- OBJECTIVE
Quote only the lines from the top of the listing below down to and including the line with "up: Millimetres up it.".

- DATA
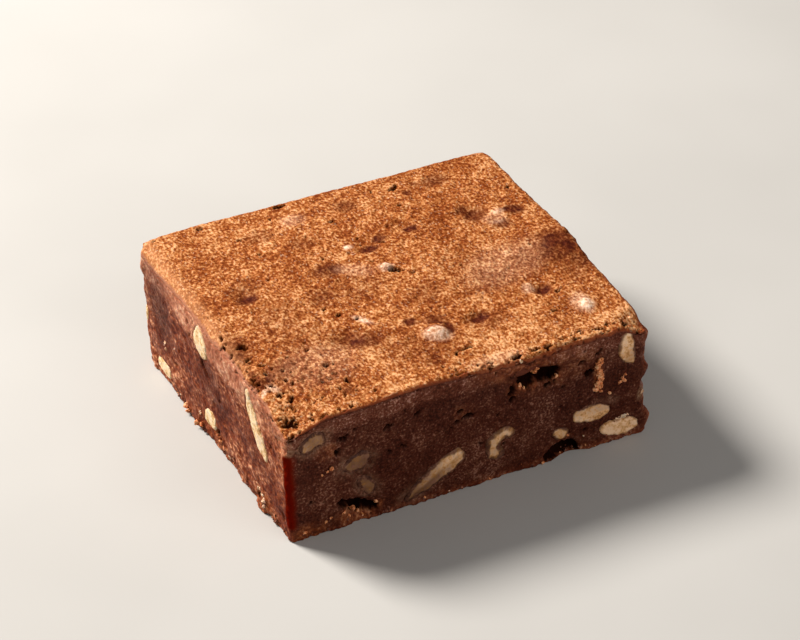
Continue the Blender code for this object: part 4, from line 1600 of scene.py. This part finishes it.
        corner, first = (1 - room, 0.01), rings * count
        loops = [np.arange(count)]
        loops += [first + k * count + np.arange(count) for k in range(len(self.foot_insets))]
        sizes = [1 - inset * MM / (f.width / 2) for inset in (0, *self.foot_insets)]
        for outer, inner, a, b in zip(loops, loops[1:], sizes, sizes[1:]):
            big, small = flat(a, corner), flat(b, corner)
            net.add([inner, inner[after], outer[after], outer], [small, small[after], big[after], big])
        middle = first + (len(self.foot_insets) + 1) * count
        close(loops[-1], middle, flat(sizes[-1], corner), corner)
        top, lining = (rings - 1) * count + np.arange(count), middle - count + np.arange(count)
        corner = (1 - room, 0.36)
        big, small = flat(1.0, corner), flat(0.9, corner)
        net.add([top, top[after], lining[after], lining], [big, big[after], small[after], small])
        close(lining[::-1], middle + 1, small[::-1], corner)
        return net

    def openings(self, place: Array, side: Array, along: Array, up: Array) -> tuple[Array, Array, Array]:
        """Finds the pits, and the broken and the filmed-over places.

        Args:
            place: The points of the sides.
            side: The number of each point's side.
            along: Millimetres along the side.
            up: Millimetres up it.

        Returns:
            The pits' depth in millimetres, how broken each point is, and how filmed over.
        """
        warp_a = along + 0.6 * self.wander.layers(place, 1.5, 4, 0.75)
        warp_u = up + 0.6 * self.wander.layers(place + 0.03, 1.5, 4, 0.75)
        depth, broken, film = np.zeros((3, len(place)))
        for which in Side:
            here = side == which.value
            a, u = warp_a[here], warp_u[here]
            thrown = scattered(40 + which.value, 60, (0, 0), (70, 24), (0.12, 0.3))
            far_a = a + 0.55 * self.sieve.layers(place[here], 0.7, 2)
            far_u = u + 0.55 * self.sieve.layers(place[here] + 0.01, 0.7, 2)
            depth[here] = holes(far_a, far_u, self.pits[which] + thrown, 2.0)
            broken[here] = spots(a, u, self.broken[which], 0.5)
            if which is Side.FRONT:
                film[here] = spots(a, u, self.films, 0.6)
        return depth, broken, film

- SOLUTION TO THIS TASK
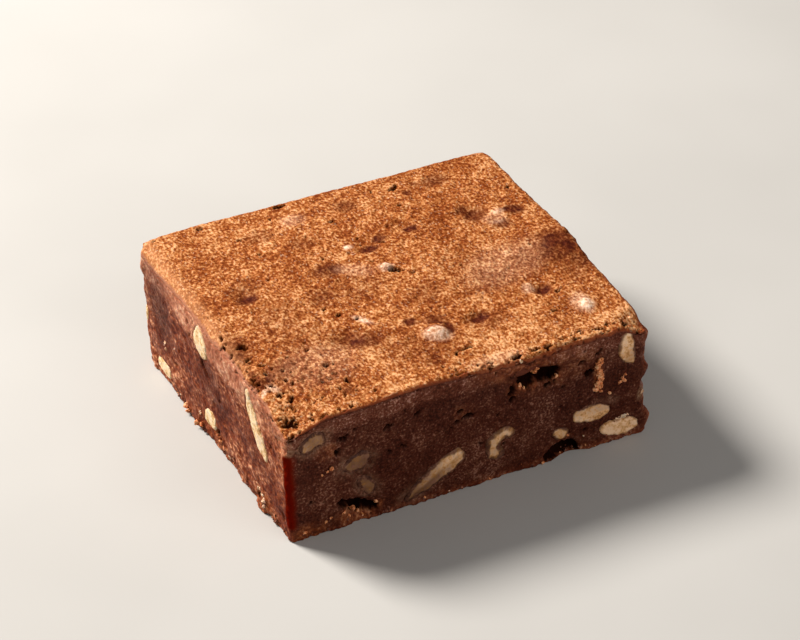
Continue the Blender code for this object: part 4, from line 1600 of scene.py. This part finishes it.
        corner, first = (1 - room, 0.01), rings * count
        loops = [np.arange(count)]
        loops += [first + k * count + np.arange(count) for k in range(len(self.foot_insets))]
        sizes = [1 - inset * MM / (f.width / 2) for inset in (0, *self.foot_insets)]
        for outer, inner, a, b in zip(loops, loops[1:], sizes, sizes[1:]):
            big, small = flat(a, corner), flat(b, corner)
            net.add([inner, inner[after], outer[after], outer], [small, small[after], big[after], big])
        middle = first + (len(self.foot_insets) + 1) * count
        close(loops[-1], middle, flat(sizes[-1], corner), corner)
        top, lining = (rings - 1) * count + np.arange(count), middle - count + np.arange(count)
        corner = (1 - room, 0.36)
        big, small = flat(1.0, corner), flat(0.9, corner)
        net.add([top, top[after], lining[after], lining], [big, big[after], small[after], small])
        close(lining[::-1], middle + 1, small[::-1], corner)
        return net

    def openings(self, place: Array, side: Array, along: Array, up: Array) -> tuple[Array, Array, Array]:
        """Finds the pits, and the broken and the filmed-over places.

        Args:
            place: The points of the sides.
            side: The number of each point's side.
            along: Millimetres along the side.
            up: Millimetres up it.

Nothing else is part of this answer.